Before you panic about your Sky subscription — read this first
There’s a moment that happens every World Cup cycle. Someone in a group chat mentions they’ve been paying £60 a month for football and can’t actually watch the tournament without buying another add-on. The replies come fast — confusion, disbelief, a string of messages where people slowly realise they’ve been paying for something they didn’t need. This is that message, arriving early.
The 2026 FIFA World Cup — all 104 matches of it, the biggest tournament in the competition’s history — is free to watch in the United Kingdom. Completely, legally, without any paid subscription. BBC Sport and ITV Sport hold the joint broadcast rights, confirmed in December 2024, splitting the tournament evenly between them. Fifty-two matches each. Both networks. Every group stage game, every knockout tie, and a Final simulcast on both channels at once.
This isn’t generosity. It’s the law. Under the UK’s listed events legislation, the World Cup is a Category A protected event — which means it cannot be locked behind a paywall. Sky Sports can’t have it. TNT Sports can’t touch it. Amazon won’t be charging you £8.99 for a late-night quarter-final. The BBC and ITV own the rights to this tournament, and the BBC and ITV are, in the most literal sense, free.
What makes 2026 feel different from previous tournaments isn’t just the scale — it’s that the host nations are spread across three countries and multiple time zones. The United States, Canada, and Mexico are sharing hosting duties for the first time in history. Which means kick-off times in the UK will range from sensible evening slots to 2am alarms that will genuinely test your love of football. We’ll get to those. First, the platforms.

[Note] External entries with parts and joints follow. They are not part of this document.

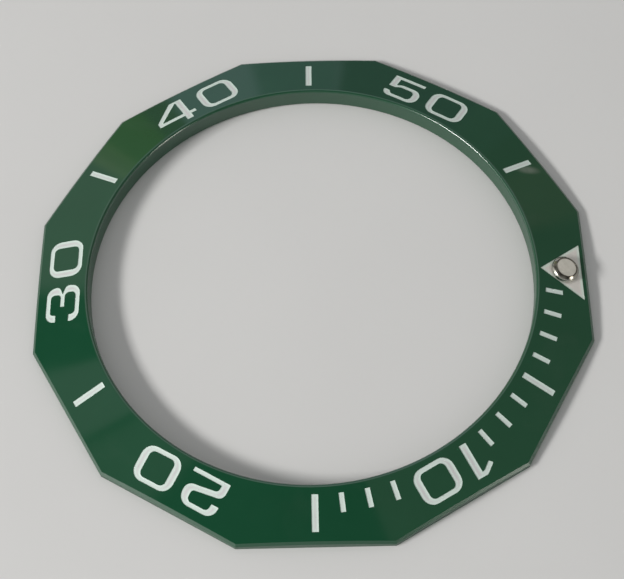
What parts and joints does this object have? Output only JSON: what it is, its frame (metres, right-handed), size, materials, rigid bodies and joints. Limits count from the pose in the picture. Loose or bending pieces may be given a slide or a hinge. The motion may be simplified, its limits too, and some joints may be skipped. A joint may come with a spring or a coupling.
{
  "type": "watch bezel insert",
  "caption": "Polygonal ceramic bezel insert with straight outer flats, a sloping glossy face, a round bore, pale inlaid minute marks and numerals, and a steel pip in a triangle.",
  "frame": {"origin": "centre of the flat underside, on the axis of the bore", "axes": "+Z out through the face along the bore's axis, +Y towards the triangle (60), +X towards minute 15"},
  "size_m": [0.0384, 0.0384, 0.0017],
  "materials": {
    "ring_ceramic": "polished, dark green",
    "mark_fill": "matte, pale mint white",
    "triangle_fill": "matte, warm white",
    "pip_steel": "polished rim",
    "pip_lume": "matte, beige"
  },
  "bodies": {
    "root": {"insert_ring": "ring_ceramic", "triangle_inlay": "triangle_fill", "pip_cup": "pip_steel", "pip_lume": "pip_lume", "numeral_10_one": "mark_fill", "numeral_10_zero": "mark_fill", "numeral_20_two": "mark_fill", "numeral_20_zero": "mark_fill", "numeral_30_three": "mark_fill", "numeral_30_zero": "mark_fill", "numeral_40_four": "mark_fill", "numeral_40_zero": "mark_fill", "numeral_50_five": "mark_fill", "numeral_50_zero": "mark_fill", "bar_05": "mark_fill", "bar_15": "mark_fill", "bar_25": "mark_fill", "bar_35": "mark_fill", "bar_45": "mark_fill", "bar_55": "mark_fill", "minute_tick_01": "mark_fill", "minute_tick_02": "mark_fill", "minute_tick_03": "mark_fill", "minute_tick_04": "mark_fill", "minute_tick_06": "mark_fill", "minute_tick_07": "mark_fill", "minute_tick_08": "mark_fill", "minute_tick_12": "mark_fill", "minute_tick_13": "mark_fill", "minute_tick_14": "mark_fill"}
  },
  "joints": []
}
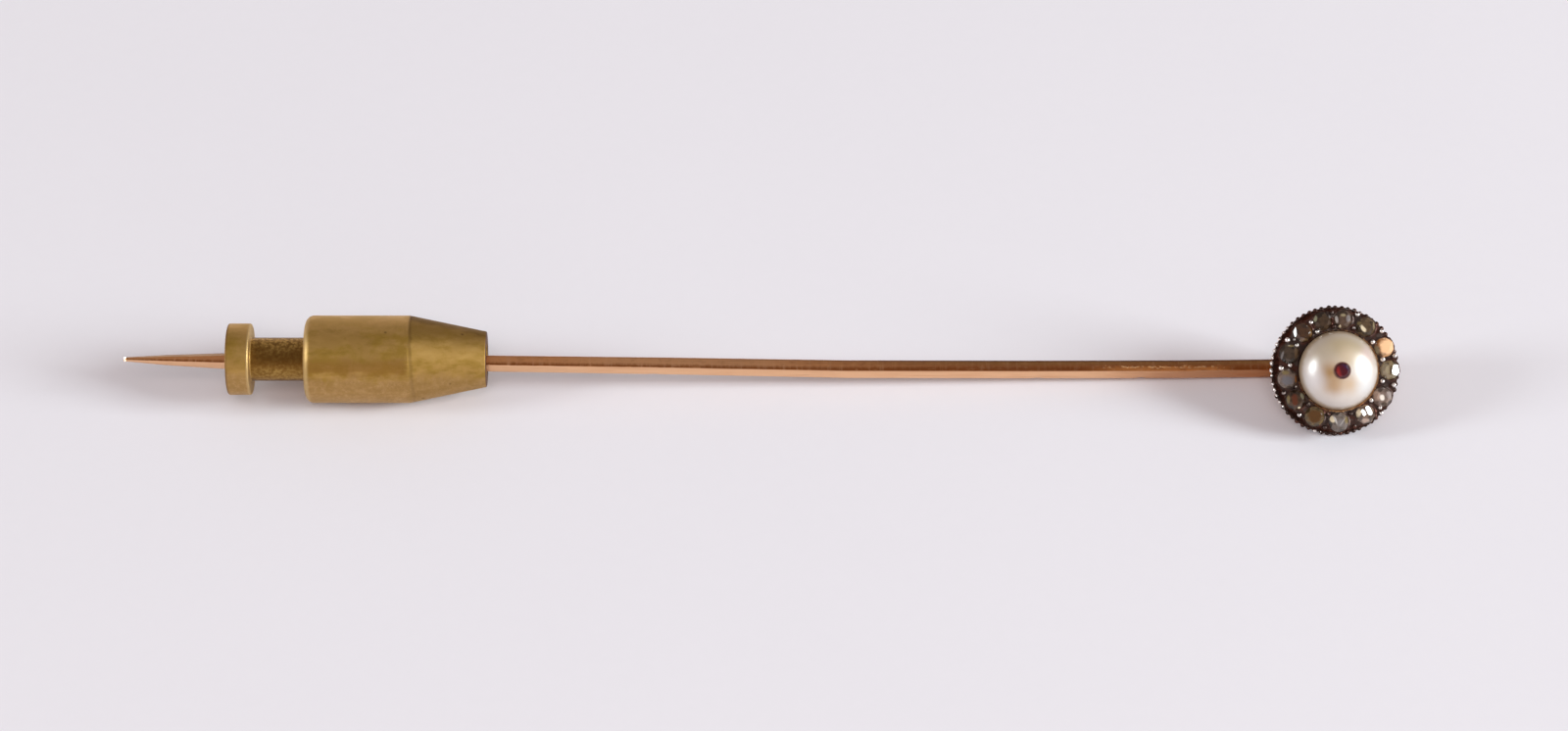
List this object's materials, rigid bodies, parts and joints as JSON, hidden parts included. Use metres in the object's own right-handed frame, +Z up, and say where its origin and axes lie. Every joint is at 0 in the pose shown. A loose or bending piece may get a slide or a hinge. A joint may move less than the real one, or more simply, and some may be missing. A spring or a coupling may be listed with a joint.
{
  "type": "tie pin",
  "caption": "Stick pin of square wire with a tilted round cluster head, a pearl ringed by small stones, and a sliding clutch with a sprung knob that grips the wire and covers its point.",
  "frame": {"origin": "on the table that the pin lies on, under the middle of its box", "axes": "+X along the pin from the point to the head, +Z up, -Y the side that the head's face leans to"},
  "size_m": [0.0694, 0.008, 0.0058],
  "materials": {
    "rose_gold": "worn satin rose gold",
    "clutch_brass": "mottled satin brass",
    "dark_silver": "silver darkened nearly black, bright on the rim's beads and the grains",
    "pearl": "cream pearl with soft lustre",
    "ruby": "polished deep red",
    "diamond": "polished, rose cut, a little grey and brown"
  },
  "bodies": {
    "pin": {"stem": "rose_gold", "setting": "dark_silver", "pearl": "pearl", "ruby": "ruby", "stone_01": "diamond", "stone_02": "diamond", "stone_03": "diamond", "stone_04": "diamond", "stone_05": "diamond", "stone_06": "diamond", "stone_07": "diamond", "stone_08": "diamond", "stone_09": "diamond", "stone_10": "diamond", "stone_11": "diamond", "stone_12": "diamond", "stone_13": "diamond"},
    "clutch": {"clutch_barrel": "clutch_brass"},
    "plunger": {"clutch_plunger": "clutch_brass"}
  },
  "joints": [
    {"name": "clutch_slide", "type": "slide", "parent": "pin", "child": "clutch", "axis": [0.999, -0.0056, -0.0433], "range_m": [-0.0205, 0.042]},
    {"name": "knob_pull", "type": "slide", "parent": "clutch", "child": "plunger", "axis": [-0.9994, -0.0046, 0.0331], "range_m": [0, 0.0012], "stiffness_N_per_m": 20, "springref_m": -0.001}
  ]
}
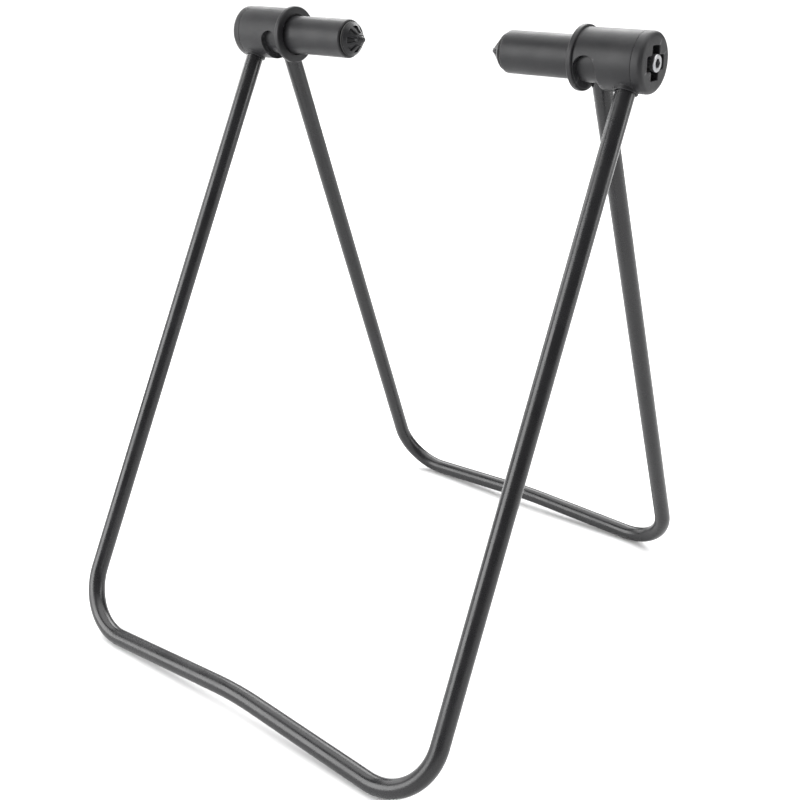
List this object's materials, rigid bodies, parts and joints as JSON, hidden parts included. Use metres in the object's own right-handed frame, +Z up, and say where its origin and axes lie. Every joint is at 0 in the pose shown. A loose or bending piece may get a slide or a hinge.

Two broadcasters, one summer — what each one actually gives you
Understanding the BBC–ITV split isn’t complicated, but it matters. The two broadcasters divide rights game-by-game, which means the platform you need depends entirely on which match you’re watching. Setting up both in advance — which takes about ten minutes combined — is the single most important thing you can do before June 11.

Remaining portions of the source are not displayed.